---- Stored records

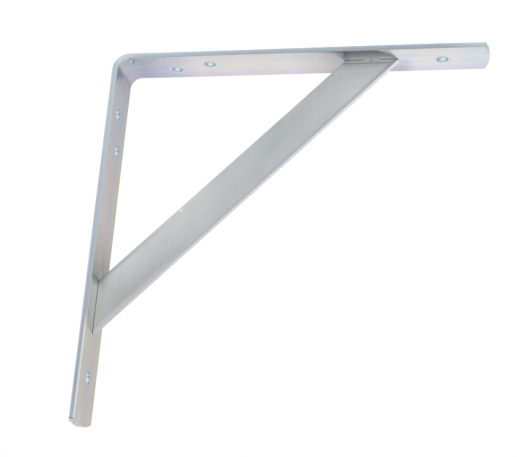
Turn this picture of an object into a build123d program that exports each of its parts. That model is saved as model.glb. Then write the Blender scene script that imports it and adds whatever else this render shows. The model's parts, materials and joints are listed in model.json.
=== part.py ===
from build123d import *
import math
import os

os.makedirs("parts", exist_ok=True)

# Frame: the wall face is the plane X = 0, the shelf face is level, and the width runs along Y.
# The origin is on the wall face, half way up the wall arm and on its centre line.

# Angle bar: one flat bar folded to a right angle
shelf_arm_length = 250.0        # wall face to the tip of the shelf arm
wall_arm_length = 250.0         # shelf face down to the tip of the wall arm
bar_width = 30.0
bar_thickness = 4.0
bar_edge_radius = 0.6           # rolled corners of the flat bar
bend_inner_radius = 8.0
end_radius = 35.0               # shallow arc that both tips are cut to

# Screw holes: each arm has a staggered pair near the fold and one hole near its tip
hole_diameter = 7.5
first_hole_distance = 40.5      # outer corner to the first hole, along either arm
second_hole_distance = 65.0
tip_hole_inset = 30.0           # tip of the arm back to its last hole
hole_stagger = 3.0              # how far the pair stands off the centre line

# Brace: a flat bar on edge across the corner, its ends cut to lie along the arms
brace_height = 25.0
brace_thickness = 5.0
brace_edge_radius = 1.0         # rolled long edges, the cut ends are sharp
brace_shelf_reach = 192.0       # wall face to the outer corner of the brace under the shelf arm
brace_wall_reach = 192.0        # shelf face down to its outer corner on the wall arm

# Welds: an oval nugget under each end of the brace
seat_gap = 0.2                  # the brace stands this far off the arms, on the nuggets
weld_length = 14.0
weld_rise = 1.4                 # middle of the whole oval, off the arm's face
bead_spread = 1.6               # the one under the shelf arm swells out this far on both sides
hidden_inset = 0.6              # the one on the wall arm stays this far in from the brace's sides

# Places worked out from the sizes
shelf_face_z = wall_arm_length / 2
shelf_underside_z = shelf_face_z - bar_thickness
wall_tip_z = shelf_face_z - wall_arm_length
bend_centre_radius = bend_inner_radius + bar_thickness / 2
tip_rise = end_radius - math.sqrt(end_radius**2 - (bar_width / 2) ** 2)
cut_margin = bar_thickness      # how far a cutting shape runs past the metal

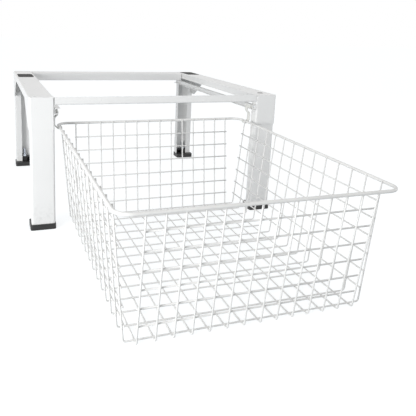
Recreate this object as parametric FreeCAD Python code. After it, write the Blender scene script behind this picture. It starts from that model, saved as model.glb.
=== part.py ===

--------

→ **What is expected**: Would you give the material above again, complete and exact?

→ **Response to this exercise**:
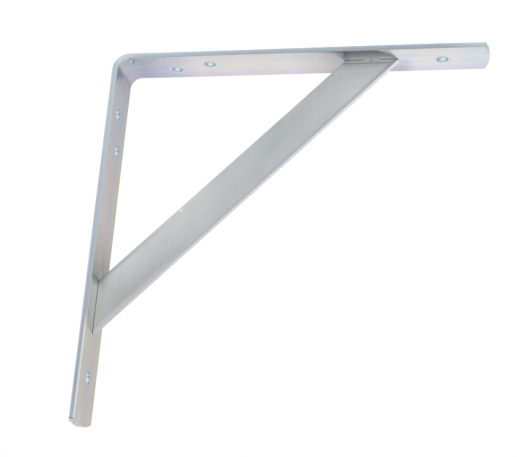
Turn this picture of an object into a build123d program that exports each of its parts. That model is saved as model.glb. Then write the Blender scene script that imports it and adds whatever else this render shows. The model's parts, materials and joints are listed in model.json.
=== part.py ===
from build123d import *
import math
import os

os.makedirs("parts", exist_ok=True)

# Frame: the wall face is the plane X = 0, the shelf face is level, and the width runs along Y.
# The origin is on the wall face, half way up the wall arm and on its centre line.

# Angle bar: one flat bar folded to a right angle
shelf_arm_length = 250.0        # wall face to the tip of the shelf arm
wall_arm_length = 250.0         # shelf face down to the tip of the wall arm
bar_width = 30.0
bar_thickness = 4.0
bar_edge_radius = 0.6           # rolled corners of the flat bar
bend_inner_radius = 8.0
end_radius = 35.0               # shallow arc that both tips are cut to

# Screw holes: each arm has a staggered pair near the fold and one hole near its tip
hole_diameter = 7.5
first_hole_distance = 40.5      # outer corner to the first hole, along either arm
second_hole_distance = 65.0
tip_hole_inset = 30.0           # tip of the arm back to its last hole
hole_stagger = 3.0              # how far the pair stands off the centre line

# Brace: a flat bar on edge across the corner, its ends cut to lie along the arms
brace_height = 25.0
brace_thickness = 5.0
brace_edge_radius = 1.0         # rolled long edges, the cut ends are sharp
brace_shelf_reach = 192.0       # wall face to the outer corner of the brace under the shelf arm
brace_wall_reach = 192.0        # shelf face down to its outer corner on the wall arm

# Welds: an oval nugget under each end of the brace
seat_gap = 0.2                  # the brace stands this far off the arms, on the nuggets
weld_length = 14.0
weld_rise = 1.4                 # middle of the whole oval, off the arm's face
bead_spread = 1.6               # the one under the shelf arm swells out this far on both sides
hidden_inset = 0.6              # the one on the wall arm stays this far in from the brace's sides

# Places worked out from the sizes
shelf_face_z = wall_arm_length / 2
shelf_underside_z = shelf_face_z - bar_thickness
wall_tip_z = shelf_face_z - wall_arm_length
bend_centre_radius = bend_inner_radius + bar_thickness / 2
tip_rise = end_radius - math.sqrt(end_radius**2 - (bar_width / 2) ** 2)
cut_margin = bar_thickness      # how far a cutting shape runs past the metal

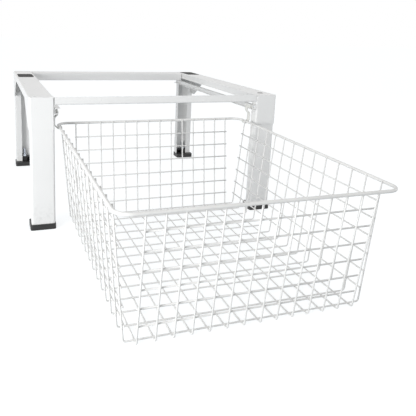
Recreate this object as parametric FreeCAD Python code. After it, write the Blender scene script behind this picture. It starts from that model, saved as model.glb.
=== part.py ===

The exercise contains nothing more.